### Stored records
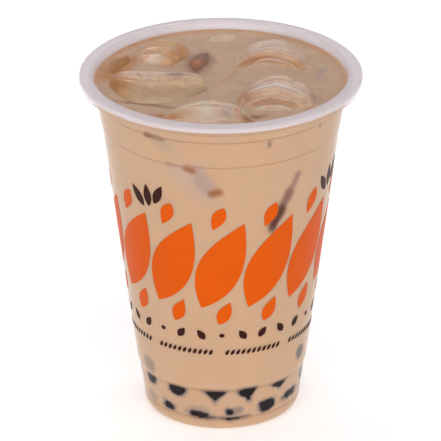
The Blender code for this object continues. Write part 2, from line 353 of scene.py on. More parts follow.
printed = {
    "lift": 0.03 * mm,          # ink stands off the wall by this
    "thick": 0.04 * mm,
    "leaves": 13,               # round the cup; sizes are length and width, turns are in degrees
    "leafHeight": 65.5 * mm,
    "leafSize": (36.0 * mm, 14.6 * mm),
    "leafTurn": -24.0,
    "budSize": (9.5 * mm, 4.6 * mm),
    "budRise": 18.5 * mm,       # above and below the leaves' middles
    "budShift": 0.06,           # as a share of the step between leaves
    "marks": 28,
    "markHeight": 38.4 * mm,
    "markSize": (4.4 * mm, 2.5 * mm),
    "markTurn": 35.0,
    "dotEvery": 5,
    "dotSize": (1.7 * mm, 1.9 * mm),
    "hatches": 104,
    "hatchHeight": 31.7 * mm,
    "hatchSize": (2.6 * mm, 1.1 * mm),
    "hatchTurn": -28.0,
    "hatchRun": 13,             # a run with its gap, which is two hatches wide
    "sprigs": (-47.0, 64.0, 200.5),
    "sprigHeight": 88.0 * mm,
    "sprigSize": (8.5 * mm, 3.2 * mm),
    "sprigStep": 6.6,           # degrees round the cup from leaf to leaf
    "sprigRise": 1.2 * mm,
    "sprigTurns": (34.0, 4.0, -26.0),
}


def inkLeaf(shape, angle, height, size, turn, rows=12, columns=4):
    # a pointed leaf of ink, fullest below its middle, put at an angle and height and turned in its own plane
    length, width = size
    radius = wallRadius(height)
    spin = math.radians(turn)
    made = bmesh.ops.create_grid(shape, x_segments=columns, y_segments=rows, size=1.0)
    for vertex in made["verts"]:
        share = vertex.co.y
        across = vertex.co.x * (1.0 - share ** 2) * (1.0 - 0.25 * share) * width / 2
        along = share * length / 2
        x = across * math.cos(spin) - along * math.sin(spin)
        z = across * math.sin(spin) + along * math.cos(spin)
        vertex.co = Vector((angle + x / radius, 0.0, height + z))


def wrapOnWall(shape):
    # bends flat ink, drawn with x as an angle from the front and z as a height, onto the wall and thickens it
    for vertex in shape.verts:
        angle, height = vertex.co.x, vertex.co.z
        radius = wallRadius(height) + printed["lift"]
        vertex.co = Vector((radius * math.sin(angle), -radius * math.cos(angle), height))
    bmesh.ops.remove_doubles(shape, verts=shape.verts, dist=0.001 * mm)
    for face in shape.faces:
        face.normal_update()
        middle = face.calc_center_median()
        if face.normal.x * middle.x + face.normal.y * middle.y < 0.0:
            face.normal_flip()
    bmesh.ops.solidify(shape, geom=shape.faces[:], thickness=-printed["thick"])


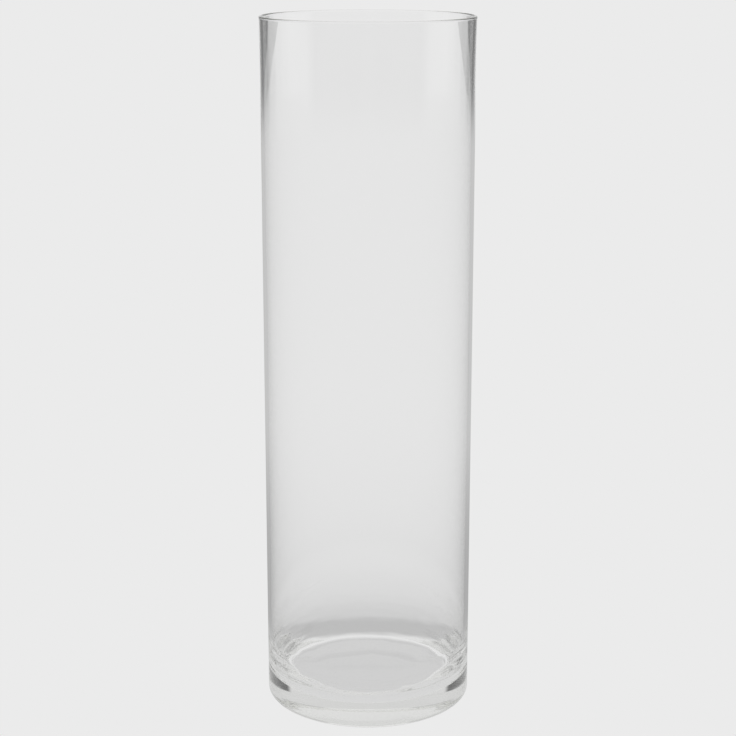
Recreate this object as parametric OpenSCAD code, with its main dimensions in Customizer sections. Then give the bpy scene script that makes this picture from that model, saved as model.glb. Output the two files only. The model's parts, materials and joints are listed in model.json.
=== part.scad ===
// Clear glass cylinder vase: one piece of blown glass with a straight wall,
// a heavy base and a fire-polished rim. It stands with +Z up, and the origin is
// the centre of the circle that it stands on. All sizes are in millimetres.

/* [Wall] */
// Outside diameter of the straight wall
outer_d = 120; // [90:1:180]
// Overall height, from the surface that it stands on to the top of the rim
height = 400; // [250:5:600]
// Thickness of the wall
wall = 2.2; // [1.8:0.1:4]
// How far the mouth opens out beyond the straight wall, on each side
flare = 0.5; // [0.1:0.1:2]
// Height of the stretch that flares, down from the rim
flare_h = 40; // [20:5:80]

/* [Base] */
// Thickness of the glass under the inner floor
base_t = 12.5; // [8:0.5:25]
// Width of the rounded corner between the floor and the wall
corner_w = 16; // [8:0.5:24]
// Height up to which the inside curves in from the wall, above the floor
corner_h = 27; // [4:0.5:40]
// How far the flat floor cuts off the foot of that curve
corner_cut = 1.5; // [0:0.1:3]
// Radius of the outer corner at the bottom
heel_r = 3; // [1.5:0.5:6]
// Diameter at which the underside leaves the surface that it stands on
ring_d = 88; // [50:1:90]
// Depth of the hollow in the middle of the underside
hollow_h = 0.4; // [0.2:0.1:3]

/* [Hidden] */
$fn = 96;
overlap = 1;
corner_bands = 12;
hollow_facets = 2880;
outer_r = outer_d / 2;
inner_r = outer_r - wall;
rim_r = wall / 2;
rim_z = height - rim_r;
flare_z = height - flare_h;
ring_r = ring_d / 2;
// Angle round the corner's ellipse, from its foot, at which it meets the floor
corner_start = acos(1 - corner_cut / corner_h);
// Radius of the shallow dome that meets the standing circle and rises hollow_h
hollow_r = (pow(ring_r, 2) + pow(hollow_h, 2)) / (2 * hollow_h);

// Half section of the outer surface, filled to the axis
module outer_section() {
    polygon([
        [0, heel_r],
        [outer_r, heel_r],
        [outer_r, flare_z],
        [outer_r + flare, rim_z],
        [0, rim_z]
    ]);
    square([outer_r - heel_r, heel_r + overlap]);
    translate([outer_r - heel_r, heel_r])
        circle(r = heel_r);
}

// Half section of the space inside. The corner is a quarter ellipse without its foot, so it
// meets the floor at a slight bend.
module inner_section() {
    polygon([
        [0, base_t],
        for (i = [0:corner_bands])
            let (a = corner_start + (90 - corner_start) * i / corner_bands)
                [inner_r - corner_w * (1 - sin(a)), base_t - corner_cut + corner_h * (1 - cos(a))],
        [inner_r, flare_z],
        [inner_r + flare, rim_z],
        [inner_r + flare, height + overlap],
        [0, height + overlap]
    ]);
}

// Half section of the round bead that fire polishing leaves on the cut edge
module rim_section() {
    translate([outer_r + flare - rim_r, rim_z])
        circle(r = rim_r);
}

// Half section of the shallow dome under the base
module hollow_section() {
    translate([0, hollow_h - hollow_r])
        circle(r = hollow_r, $fn = hollow_facets);
}

module glass_vase() {
    color("lightcyan", 0.35)
        rotate_extrude()
            intersection() {
                difference() {
                    union() {
                        difference() {
                            outer_section();
                            inner_section();
                        }
                        rim_section();
                    }
                    hollow_section();
                }
                square([outer_d, height + overlap]);
            }
}

glass_vase();
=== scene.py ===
"""A clear glass cylinder vase in Blender 4.5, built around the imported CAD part. Lengths are in metres."""

import json
import math

import bpy
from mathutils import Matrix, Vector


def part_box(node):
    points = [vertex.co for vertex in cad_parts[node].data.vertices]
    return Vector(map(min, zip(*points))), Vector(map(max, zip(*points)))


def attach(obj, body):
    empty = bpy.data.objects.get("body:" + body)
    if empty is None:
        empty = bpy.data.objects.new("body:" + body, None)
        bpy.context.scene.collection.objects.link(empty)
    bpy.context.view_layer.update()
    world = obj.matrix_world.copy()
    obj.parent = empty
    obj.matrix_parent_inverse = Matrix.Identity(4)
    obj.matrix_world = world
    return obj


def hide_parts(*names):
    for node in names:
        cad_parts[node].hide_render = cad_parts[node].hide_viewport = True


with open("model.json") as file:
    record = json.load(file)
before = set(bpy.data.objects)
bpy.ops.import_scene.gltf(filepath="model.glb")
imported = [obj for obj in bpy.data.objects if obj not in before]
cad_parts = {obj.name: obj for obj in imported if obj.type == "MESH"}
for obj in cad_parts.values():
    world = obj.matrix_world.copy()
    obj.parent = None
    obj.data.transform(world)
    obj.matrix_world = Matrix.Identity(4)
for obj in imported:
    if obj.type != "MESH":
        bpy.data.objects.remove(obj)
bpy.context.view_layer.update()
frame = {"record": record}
scene = bpy.context.scene


# ---------------------------------------------------------------------------
# Camera
# A long lens, set a little above the mouth and tilted down to the middle of
# the vase, so that the rim is seen nearly edge on and the floor is seen inside.

CAMERA_DISTANCE = 1.0
CAMERA_HEIGHT = 0.456
CAMERA_TILT = math.radians(14.41)

camera_data = bpy.data.cameras.new("camera")
camera_data.lens = 87.1
camera_data.sensor_width = 36
camera = bpy.data.objects.new("camera", camera_data)
camera.location = (0, -CAMERA_DISTANCE, CAMERA_HEIGHT)
camera.rotation_euler = (math.pi / 2 - CAMERA_TILT, 0, 0)
scene.collection.objects.link(camera)
scene.camera = camera


# ---------------------------------------------------------------------------
# Vase
# One piece of clear soda-lime glass, blown in a turning mould. The wall is thin
# and straight, the base is heavy and a little hollow underneath, and the cut rim
# is melted round. The inside was never touched by the mould, so it is uneven.

MM = 0.001
low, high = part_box("glass_vase")
mouth = next(m for m in frame["record"]["mounts"] if m["name"] == "mouth")
BORE_RADIUS = mouth["dims"]["r_mm"] * MM
BORE_TOP = mouth["pos_m"][2]
BORE_BOTTOM = BORE_TOP - mouth["dims"]["length_mm"] * MM
WALL = 2.2 * MM
MOUTH_RADIUS = (high.x - low.x) / 2
VASE_RADIUS = BORE_RADIUS + WALL
# Inside, the wall curves in to the floor along a quarter ellipse, and the floor cuts off the foot of it.
CORNER_WIDTH = 16 * MM
CORNER_HEIGHT = 27 * MM
CORNER_CUT = 1.5 * MM


def add(tree, kind, inputs=None, **settings):
    """Adds a node to a tree, with its settings, its input values and its links. A node links by its first
    output."""
    made = tree.nodes.new(kind)
    for name, value in settings.items():
        setattr(made, name, value)
    for key, value in (inputs or {}).items():
        for source in value if isinstance(value, list) else [value]:
            if isinstance(source, bpy.types.Node):
                source = source.outputs[0]
            if isinstance(source, bpy.types.NodeSocket):
                tree.links.new(source, made.inputs[key])
            else:
                made.inputs[key].default_value = source
    return made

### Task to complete
Give the exact lines, and only those, from the line containing "Recreate this object" through the line containing "hollow_h = 0.4; // [0.2:0.1:3]" in the entries above.

### Right answer
Recreate this object as parametric OpenSCAD code, with its main dimensions in Customizer sections. Then give the bpy scene script that makes this picture from that model, saved as model.glb. Output the two files only. The model's parts, materials and joints are listed in model.json.
=== part.scad ===
// Clear glass cylinder vase: one piece of blown glass with a straight wall,
// a heavy base and a fire-polished rim. It stands with +Z up, and the origin is
// the centre of the circle that it stands on. All sizes are in millimetres.

/* [Wall] */
// Outside diameter of the straight wall
outer_d = 120; // [90:1:180]
// Overall height, from the surface that it stands on to the top of the rim
height = 400; // [250:5:600]
// Thickness of the wall
wall = 2.2; // [1.8:0.1:4]
// How far the mouth opens out beyond the straight wall, on each side
flare = 0.5; // [0.1:0.1:2]
// Height of the stretch that flares, down from the rim
flare_h = 40; // [20:5:80]

/* [Base] */
// Thickness of the glass under the inner floor
base_t = 12.5; // [8:0.5:25]
// Width of the rounded corner between the floor and the wall
corner_w = 16; // [8:0.5:24]
// Height up to which the inside curves in from the wall, above the floor
corner_h = 27; // [4:0.5:40]
// How far the flat floor cuts off the foot of that curve
corner_cut = 1.5; // [0:0.1:3]
// Radius of the outer corner at the bottom
heel_r = 3; // [1.5:0.5:6]
// Diameter at which the underside leaves the surface that it stands on
ring_d = 88; // [50:1:90]
// Depth of the hollow in the middle of the underside
hollow_h = 0.4; // [0.2:0.1:3]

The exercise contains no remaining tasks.